The Czech Republic agreed in December 2018 to label Huawei a national security threat.
That has helped create obstacles for the Trump administration’s anti-Huawei crusade, both at home and abroad.
In Europe, the Czech Republic agreed in December 2018 to label Huawei a national security threat, while Denmark chose the Swedish firm Ericsson over Huawei for a nationwide 5G contract. Both countries are members of NATO.
Australia and New Zealand also banned Huawei from their 5G networks in 2018, and Japan “effectively banned” the company from receiving government contracts in 2018, according to news reports at the time — though New Zealand’s government later hedged on whether the door to Huawei was forever shut.
A move by the United Kingdom to rebuff Trump could open the floodgates to other countries feeling free to follow suit, the person familiar with Huawei’s thinking said. The person added that it’s unusual to see the United States being so unpersuasive with its own allies.
“This just seems so unprecedented and so uncharacteristic of U.S. diplomacy and U.S. trade policy,” the person said. “I think it’s largely been a flop.”
At home, meanwhile, Congress passed a government-wide ban on procuring equipment and services from Huawei, ZTE and other Chinese firms in 2018 as part of broader defense legislation. That doesn’t prevent private telecom companies from using Huawei’s equipment, however. And some of those companies have said they would need government assistance to rip out and replace all their Huawei-designed gear — a bill that could come to as much as $2 billion.

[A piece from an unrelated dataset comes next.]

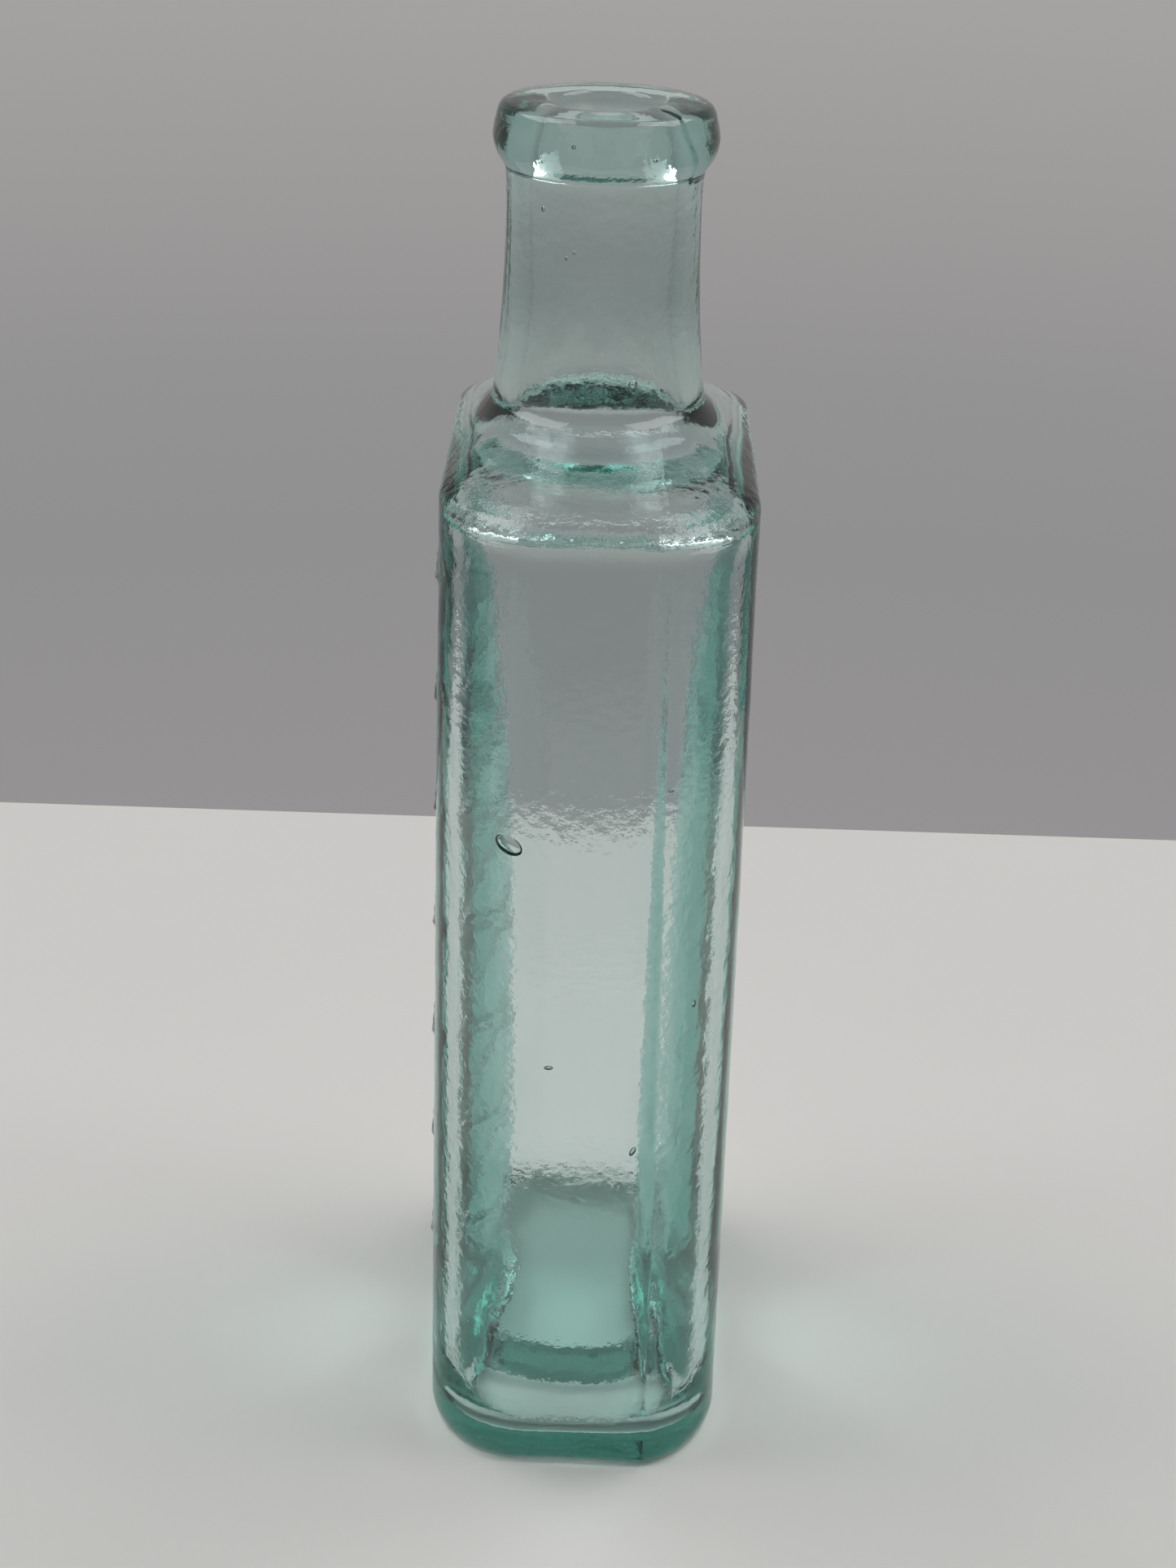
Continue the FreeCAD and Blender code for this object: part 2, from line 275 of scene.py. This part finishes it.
def body_ring(z, inset, steps, rounder=0.0):
    """Return the body's outline at one height, drawn in all round by inset."""
    rise = np.clip(z / EDGE_Z, 0, 1)
    half_x = (WIDTH_FOOT + (WIDTH_TOP - WIDTH_FOOT) * rise) / 2 - inset
    half_y = DEPTH / 2 - inset
    plain_r = PLAIN_CORNER_R - inset + rounder
    seam_r = SEAM_CORNER_R - inset + rounder
    seam_in = SEAM_INSET_FOOT + (SEAM_INSET_TOP - SEAM_INSET_FOOT) * rise - inset * SEAM_FOLLOWS
    sweep = math.degrees(math.acos(1 - seam_in / seam_r))
    seam_y = seam_r * math.sin(math.radians(sweep)) - half_y

    def half(part):
        return [
            arc(plain_r - half_x, plain_r - half_y, plain_r, 180, 270, part[0]),
            line((plain_r - half_x, -half_y), (half_x - seam_in, -half_y), part[1]),
            arc(half_x - seam_r, seam_y, seam_r, -sweep, 0, part[2]),
            line((half_x, seam_y), (half_x, half_y - plain_r), part[3]),
        ]

    ring = both_halves(half, steps)
    for _ in range(SEAM_SOFTENING):
        for index in SEAM_INDEXES:
            near = np.arange(index - SEAM_SOFT_POINTS, index + SEAM_SOFT_POINTS + 1)
            ring[near] = (ring[near - 1] + 2 * ring[near] + ring[near + 1]) / 4
    return ring


def cavity_ring(z, run_in, steps):
    """Return the hollow's outline at one height, a rounded box whose wide sides bow inwards.

    run_in goes from 0 on the upright walls to 1 where they have run out into the floor.
    """
    half_x = WIDTH_TOP / 2 - SIDE_WALL - FLOOR_IN_X * run_in
    half_y = DEPTH / 2 - END_WALL - FLOOR_IN_Y * run_in
    r = CAVITY_CORNER_R - FLOOR_IN_X * run_in

    def half(part):
        return [
            arc(r - half_x, r - half_y, r, 180, 270, part[0]),
            line((r - half_x, -half_y), (half_x - r, -half_y), part[1]),
            arc(half_x - r, r - half_y, r, -90, 0, part[2]),
            line((half_x, r - half_y), (half_x, half_y - r), part[3]),
        ]

    ring = both_halves(half, steps)
    x, y = ring.T
    bow = np.interp(z, *np.transpose(SIDE_BOW)) * np.cos(np.clip(y / BOW_REACH, -1, 1) * math.pi / 2) ** 2
    ring[:, 0] -= np.sign(x) * bow
    return ring


def floor_z(ring):
    """Return the height of the hollow's floor: a low moat round a flat mound."""
    out = np.hypot(ring[:, 0] / MOUND_HALF[0], (ring[:, 1] - MOUND_Y) / MOUND_HALF[1])
    share = smooth((1 - out) * MOUND_HALF[1] / MOUND_SLOPE + 0.5)
    return MOAT_Z + (MOUND_Z - MOAT_Z) * share


def neck_ring(radius, evenness, steps):
    """Return a circle about the neck; evenness 0 matches the body's corners, 1 spaces points equally."""
    turns = list(ROOT_ANGLES) + [a + 180 for a in ROOT_ANGLES] + [ROOT_ANGLES[0] + 360]
    matched = np.concatenate([a + (b - a) * s for a, b, s in zip(turns, turns[1:], steps)])
    even = ROOT_ANGLES[0] + 360 * np.arange(len(matched)) / len(matched)
    turn = np.radians(matched + (even - matched) * evenness)
    return np.stack([NECK_X + radius * np.cos(turn), radius * np.sin(turn)], 1)


def at_height(ring, z):
    return np.column_stack([ring, np.full(len(ring), z)])


def curve_rows(profile, count):
    """Return (z, radius) rows along a profile, evenly spaced along its length."""
    profile = np.array(profile, float)
    along = np.concatenate([[0], np.cumsum(np.linalg.norm(np.diff(profile, axis=0), axis=1))])
    at = np.linspace(0, along[-1], count)
    return np.column_stack([np.interp(at, along, profile[:, 0]), np.interp(at, along, profile[:, 1])])


def blend_rows(rows, first, last, times):
    """Round off the bend between the rows first and last by averaging each row with its neighbours."""
    for _ in range(times):
        rows[first:last] = (rows[first - 1:last - 1] + 2 * rows[first:last] + rows[first + 1:last + 1]) / 4


def heel_z(ring):
    """Return the height of the heel's upper edge, which dips at the two seams."""
    height = np.full(len(ring), HEEL_Z)
    for index in SEAM_INDEXES:
        gap = np.linalg.norm(ring - ring[index], axis=1)
        height -= HEEL_DIP * np.exp(-(gap / HEEL_DIP_REACH) ** 2)
    return height


def over_corners(ring):
    """Return 1 over the corners of the shoulder, 0 between them and a smooth change in between."""
    x, y = np.abs(ring.T)
    return smooth((x - 7) / 8) * smooth((y - 15) / 9)


def foot_rows(steps, heel):
    """Return the rings from the middle of the underside out and up round the heel."""
    sole = body_ring(0, HEEL_IN, steps)
    rows = [at_height(sole * share, SOLE_HOLLOW * (1 - share ** 4)) for share in SOLE_SHARES]
    for t in np.linspace(0, 1, HEEL_ROWS):
        ring = body_ring(0, HEEL_IN * (1 - math.sin(t * math.pi / 2)), steps)
        rows.append(np.column_stack([ring, heel * (1 - math.cos(t * math.pi / 2))]))
    return rows


def side_rows(steps, heel):
    """Return the rings up the sides, from above the heel to just below the shoulder edge."""
    rows = []
    top = EDGE_Z - EDGE_SOFTNESS
    for share in np.linspace(0, 1, SIDE_ROWS)[1:]:
        z = HEEL_Z + (EDGE_Z - HEEL_Z) * share
        rounder = EDGE_ROUNDER * smooth((z - ROUNDER_FROM_Z) / (EDGE_Z - ROUNDER_FROM_Z))
        ring = body_ring(z, 0, steps, rounder)
        rows.append(np.column_stack([ring, heel + (top - heel) * share]))
    return rows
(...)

Even if Huawei is a cheaper option now, the GOP lawmakers argued Monday, adopting the Chinese technology in 5G networks will cost countries in the long run. And they noted that both Democrats and Republicans on Capitol Hill have called for clamping down on Chinese telecom firms.
“I sense that, in my three years in Congress, the Huawei discussion … is as hot of a topic on Capitol Hill as it’s ever been, with a number of my colleagues taking a growing interest in the concerns that we all share,” Banks said.